═══ Data provided

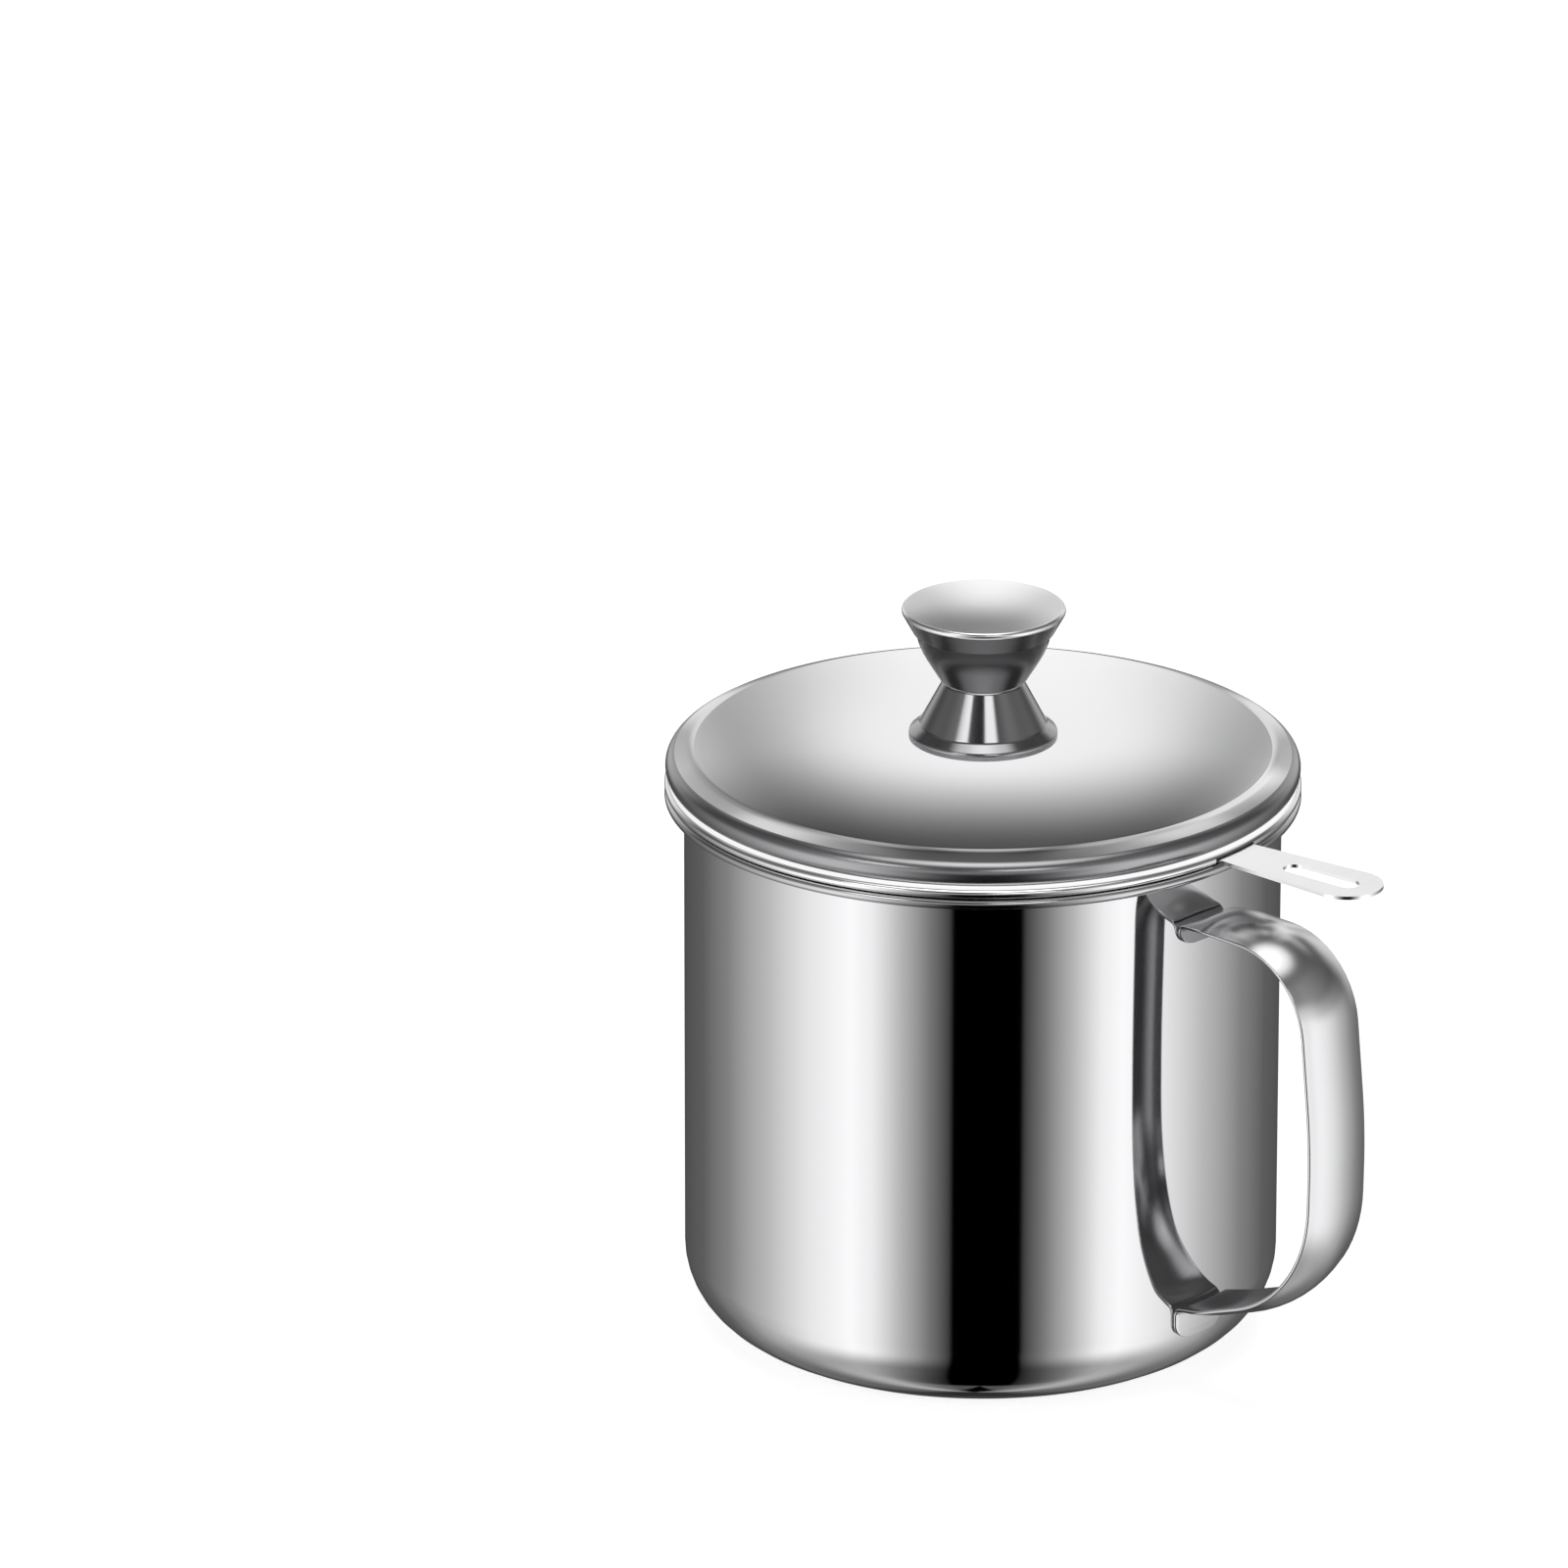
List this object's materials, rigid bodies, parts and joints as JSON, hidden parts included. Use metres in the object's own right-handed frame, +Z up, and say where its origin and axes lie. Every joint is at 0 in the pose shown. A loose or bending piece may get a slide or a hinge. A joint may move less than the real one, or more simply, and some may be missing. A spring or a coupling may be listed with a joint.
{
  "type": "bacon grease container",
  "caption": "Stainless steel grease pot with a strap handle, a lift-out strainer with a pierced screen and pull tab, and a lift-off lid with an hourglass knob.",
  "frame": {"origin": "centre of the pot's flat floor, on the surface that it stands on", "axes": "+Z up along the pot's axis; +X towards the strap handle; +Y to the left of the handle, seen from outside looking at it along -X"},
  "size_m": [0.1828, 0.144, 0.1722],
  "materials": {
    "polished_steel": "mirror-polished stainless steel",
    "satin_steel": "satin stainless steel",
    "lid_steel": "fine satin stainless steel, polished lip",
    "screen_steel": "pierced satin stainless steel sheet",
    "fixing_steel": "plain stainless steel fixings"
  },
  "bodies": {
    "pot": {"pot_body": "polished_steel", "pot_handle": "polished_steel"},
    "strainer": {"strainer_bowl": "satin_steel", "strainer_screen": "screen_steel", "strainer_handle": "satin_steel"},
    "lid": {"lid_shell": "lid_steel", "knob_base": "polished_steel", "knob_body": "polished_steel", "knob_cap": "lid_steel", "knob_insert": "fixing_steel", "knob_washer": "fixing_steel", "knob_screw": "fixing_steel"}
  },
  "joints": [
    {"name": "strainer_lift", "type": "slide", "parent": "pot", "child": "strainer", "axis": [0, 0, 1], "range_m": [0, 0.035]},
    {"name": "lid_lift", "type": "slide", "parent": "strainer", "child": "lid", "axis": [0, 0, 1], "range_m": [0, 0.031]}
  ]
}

══════

Copy each line of the data exactly, leaving nothing out.

Worked answer:
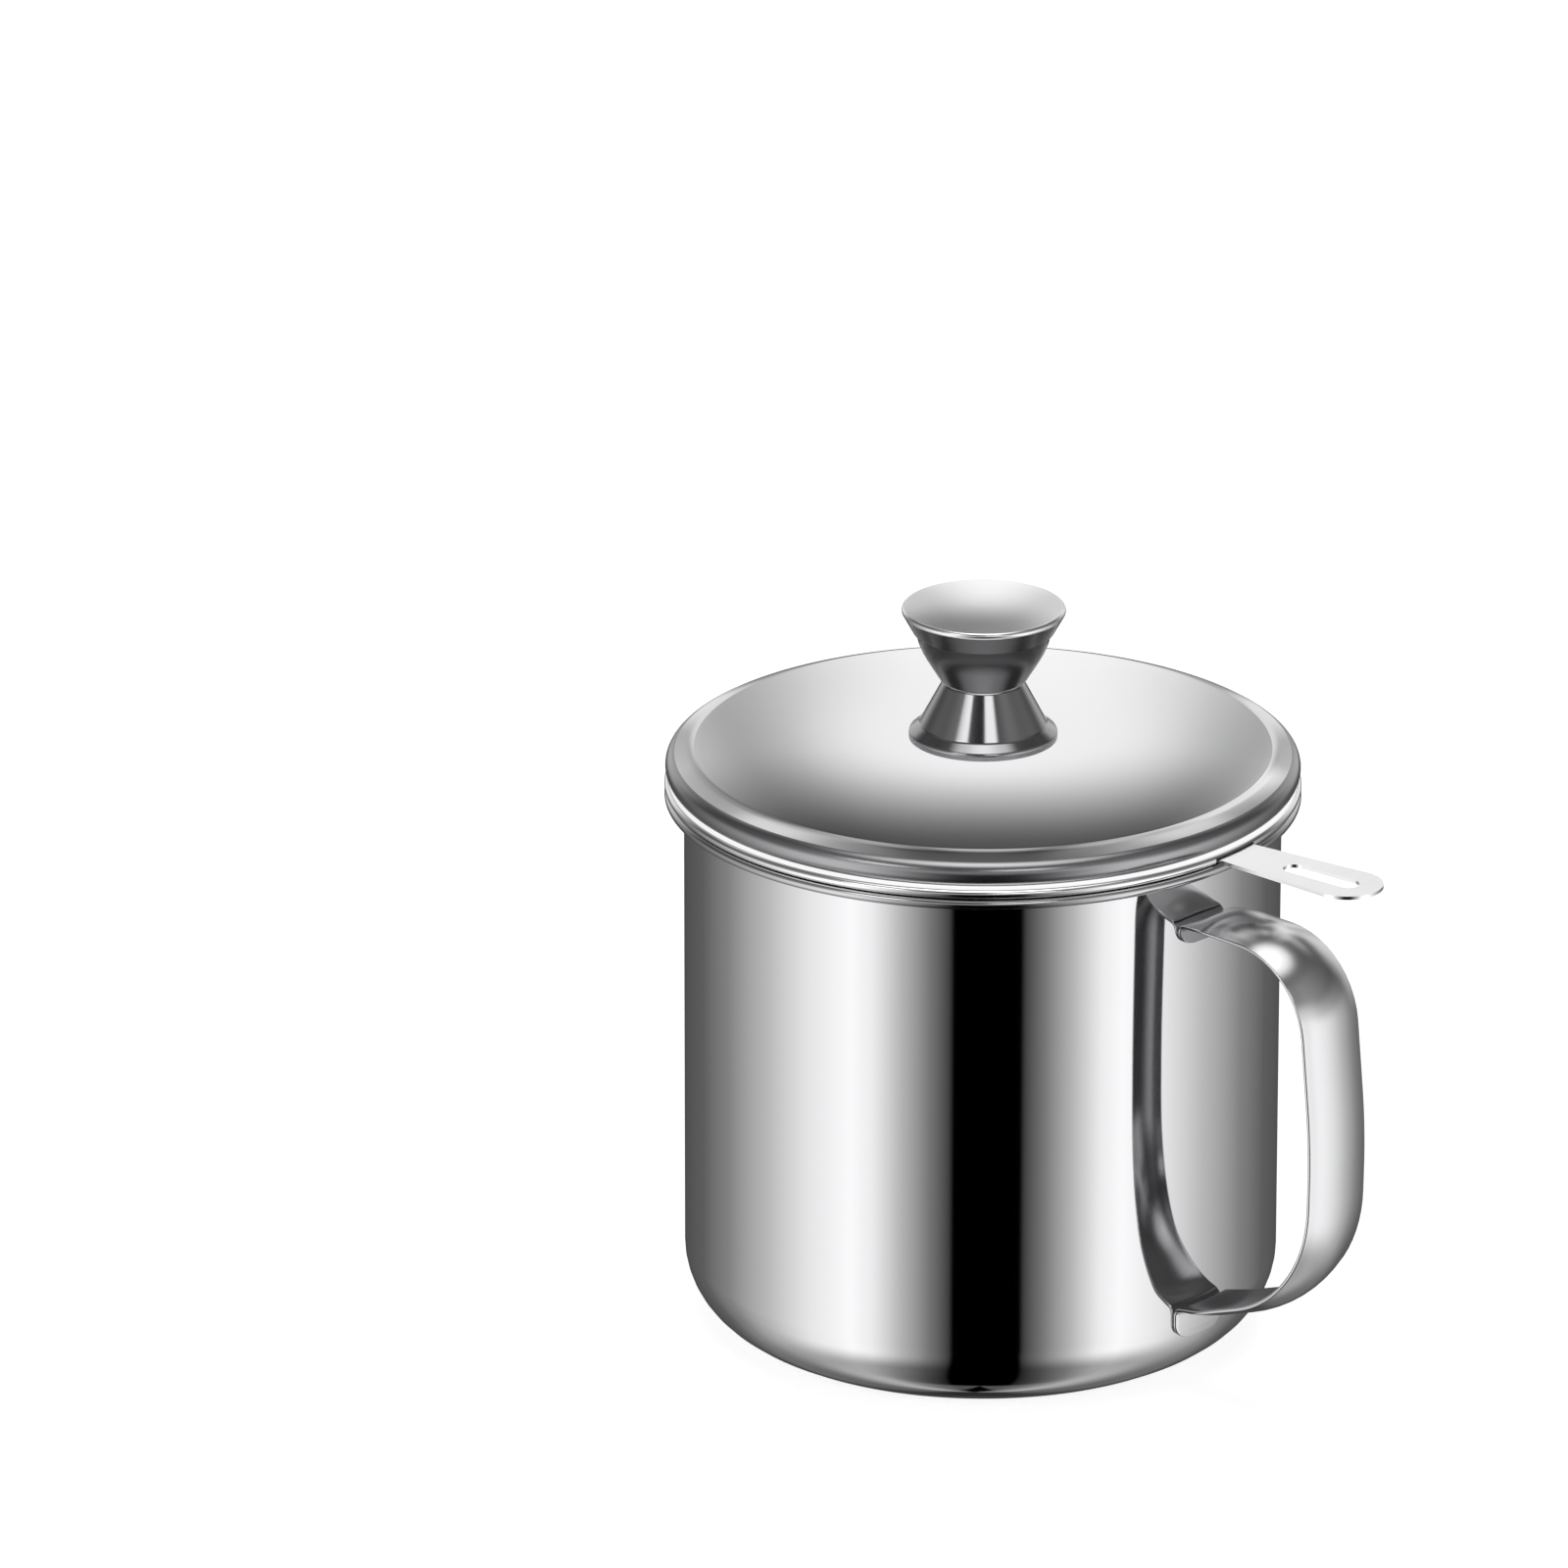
List this object's materials, rigid bodies, parts and joints as JSON, hidden parts included. Use metres in the object's own right-handed frame, +Z up, and say where its origin and axes lie. Every joint is at 0 in the pose shown. A loose or bending piece may get a slide or a hinge. A joint may move less than the real one, or more simply, and some may be missing. A spring or a coupling may be listed with a joint.
{
  "type": "bacon grease container",
  "caption": "Stainless steel grease pot with a strap handle, a lift-out strainer with a pierced screen and pull tab, and a lift-off lid with an hourglass knob.",
  "frame": {"origin": "centre of the pot's flat floor, on the surface that it stands on", "axes": "+Z up along the pot's axis; +X towards the strap handle; +Y to the left of the handle, seen from outside looking at it along -X"},
  "size_m": [0.1828, 0.144, 0.1722],
  "materials": {
    "polished_steel": "mirror-polished stainless steel",
    "satin_steel": "satin stainless steel",
    "lid_steel": "fine satin stainless steel, polished lip",
    "screen_steel": "pierced satin stainless steel sheet",
    "fixing_steel": "plain stainless steel fixings"
  },
  "bodies": {
    "pot": {"pot_body": "polished_steel", "pot_handle": "polished_steel"},
    "strainer": {"strainer_bowl": "satin_steel", "strainer_screen": "screen_steel", "strainer_handle": "satin_steel"},
    "lid": {"lid_shell": "lid_steel", "knob_base": "polished_steel", "knob_body": "polished_steel", "knob_cap": "lid_steel", "knob_insert": "fixing_steel", "knob_washer": "fixing_steel", "knob_screw": "fixing_steel"}
  },
  "joints": [
    {"name": "strainer_lift", "type": "slide", "parent": "pot", "child": "strainer", "axis": [0, 0, 1], "range_m": [0, 0.035]},
    {"name": "lid_lift", "type": "slide", "parent": "strainer", "child": "lid", "axis": [0, 0, 1], "range_m": [0, 0.031]}
  ]
}